Thank you for this excellent course! ⭐
This repository contains my personal implementations for the assignments of Stanford's CS336 course, along with answers to some related questions (note: the content is for reference only and may not be entirely accurate).
Large language models have been a highly popular topic in recent years, and related technologies are frequently discussed (e.g., GRPO as mentioned by DeepSeek). While many excellent libraries and tools have made it convenient to use and train large models, I still have many questions about certain technical details (for instance: how does tokenization actually work in large models? Why does the vocabulary file vocab.json often appear to contain no Chinese tokens?).
This course is exceptionally rigorous and well-designed—it guides students through building a large language model from scratch. The amount of coding required even made me wonder how this could be a one-semester course. That said, the process was undoubtedly rewarding and helped me solidify many foundational concepts.

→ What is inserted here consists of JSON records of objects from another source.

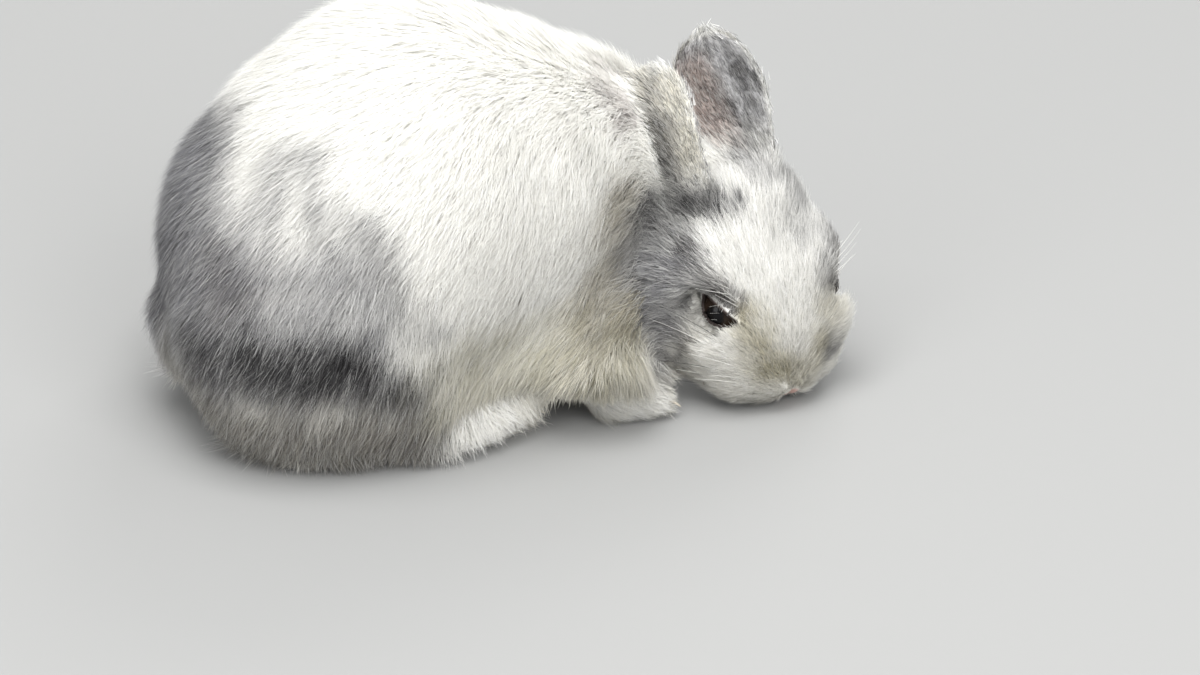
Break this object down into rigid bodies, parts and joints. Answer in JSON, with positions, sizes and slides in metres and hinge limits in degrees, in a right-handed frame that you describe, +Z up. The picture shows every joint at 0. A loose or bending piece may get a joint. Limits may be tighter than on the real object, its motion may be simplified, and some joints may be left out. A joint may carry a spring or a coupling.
{
  "type": "grazing rabbit figure",
  "caption": "Life-size rabbit crouched at graze, body rounded, head turned to its right with the muzzle on the ground and ears upright.",
  "frame": {"origin": "on the floor, under the middle of the animal's box", "axes": "+X the way the body faces, +Y the animal's left, +Z up"},
  "size_m": [0.2592, 0.1552, 0.1599],
  "materials": {
    "trunk": "dense soft white fur with grey patches",
    "neck": "soft grey and white fur",
    "head": "short soft white fur, grey at the sides",
    "tail": "fluffy grey fur",
    "haunch": "soft grey fur with pale tips",
    "hind_foot": "dense cream-white fur",
    "foreleg": "dense cream-white fur",
    "ear": "very short grey fur, pink skin inside",
    "eye": "wet and glossy"
  },
  "bodies": {
    "root": {"trunk": "trunk", "neck": "neck", "head": "head", "tail": "tail", "haunch_left": "haunch", "haunch_right": "haunch", "hind_foot_left": "hind_foot", "hind_foot_right": "hind_foot", "foreleg_left": "foreleg", "foreleg_right": "foreleg", "ear_left": "ear", "ear_right": "ear", "eye_left": "eye", "eye_right": "eye"}
  },
  "joints": []
}
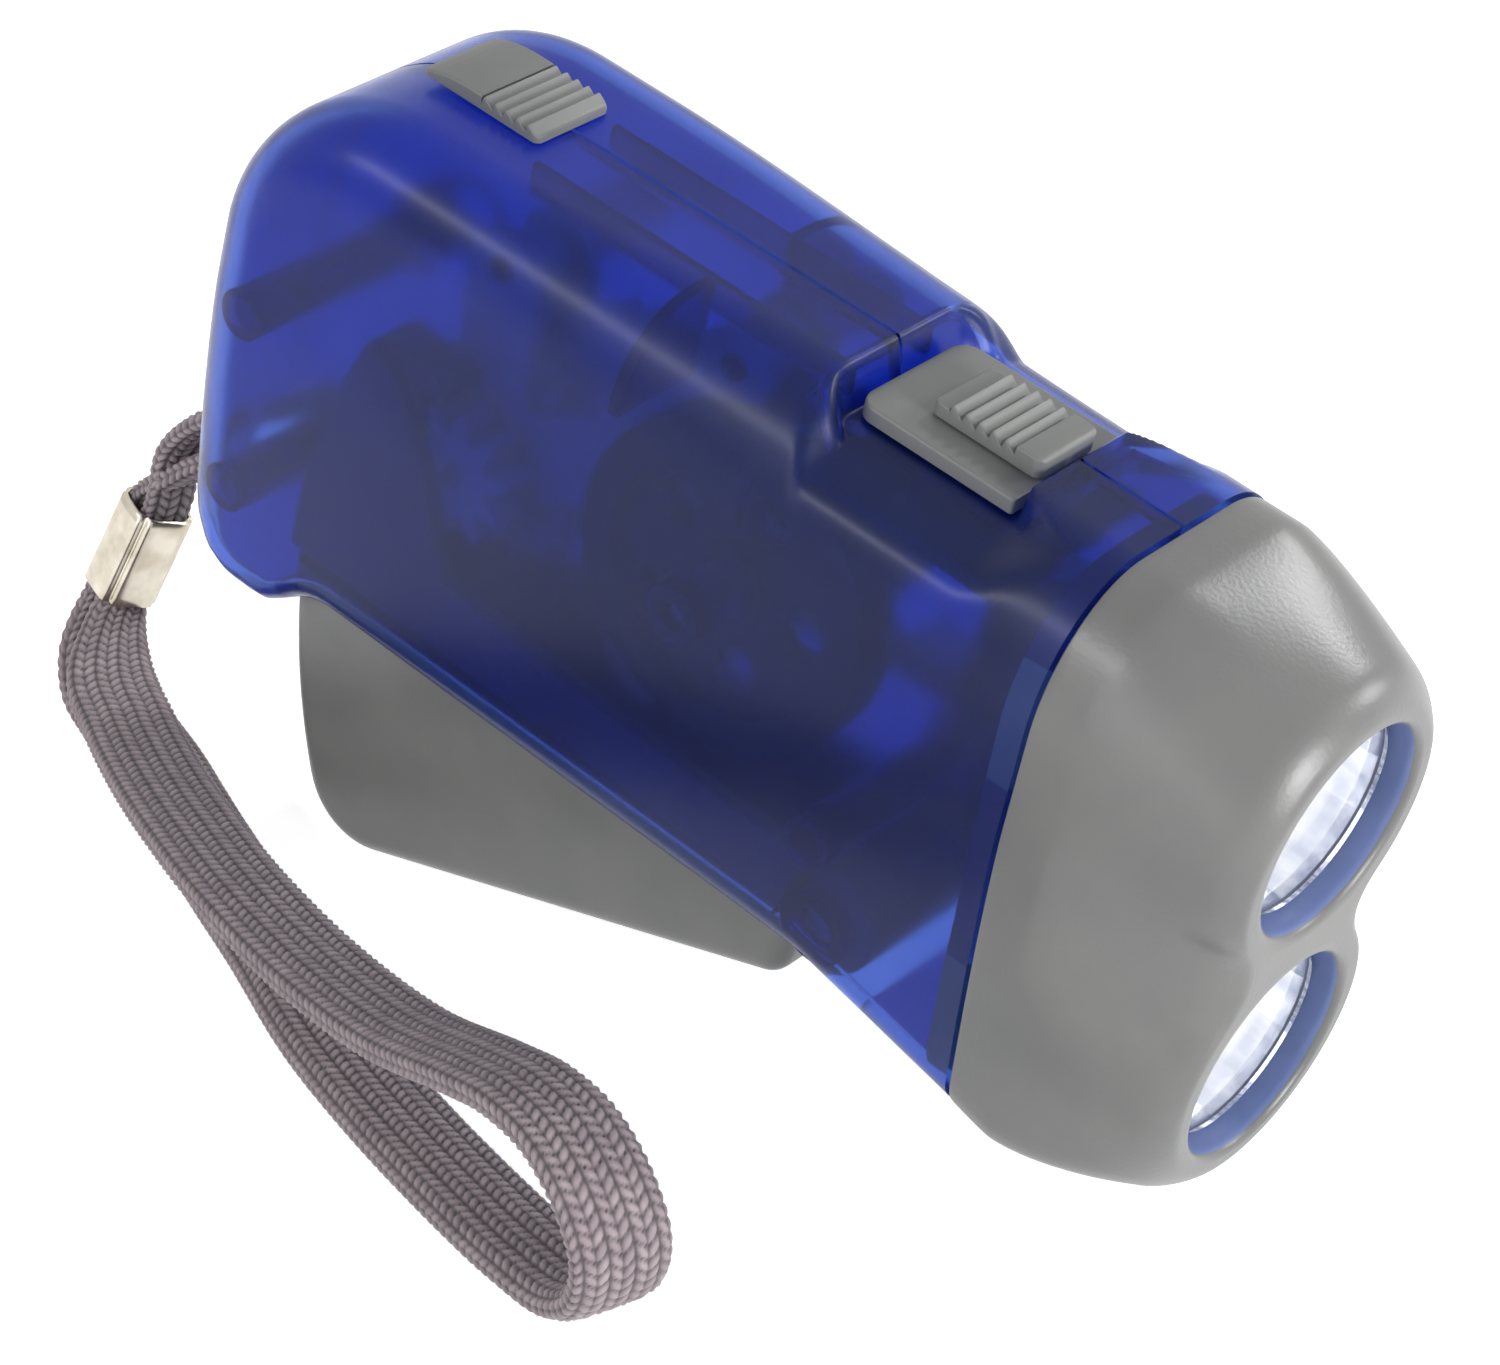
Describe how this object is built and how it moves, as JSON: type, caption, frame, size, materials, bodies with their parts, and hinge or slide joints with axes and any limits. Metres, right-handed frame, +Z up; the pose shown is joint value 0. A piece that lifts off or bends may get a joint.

I worked intermittently over a period of time and completed most of the assignment tasks. However, due to limited resources (lacking a GPU with sufficient memory), I skipped a few parts. For the sake of completeness, I’ve organized and shared the code I developed as a record of my learning. Although several assignments are placed in the same repository, each was originally an independent project, and instructions for each can be found in their respective directories.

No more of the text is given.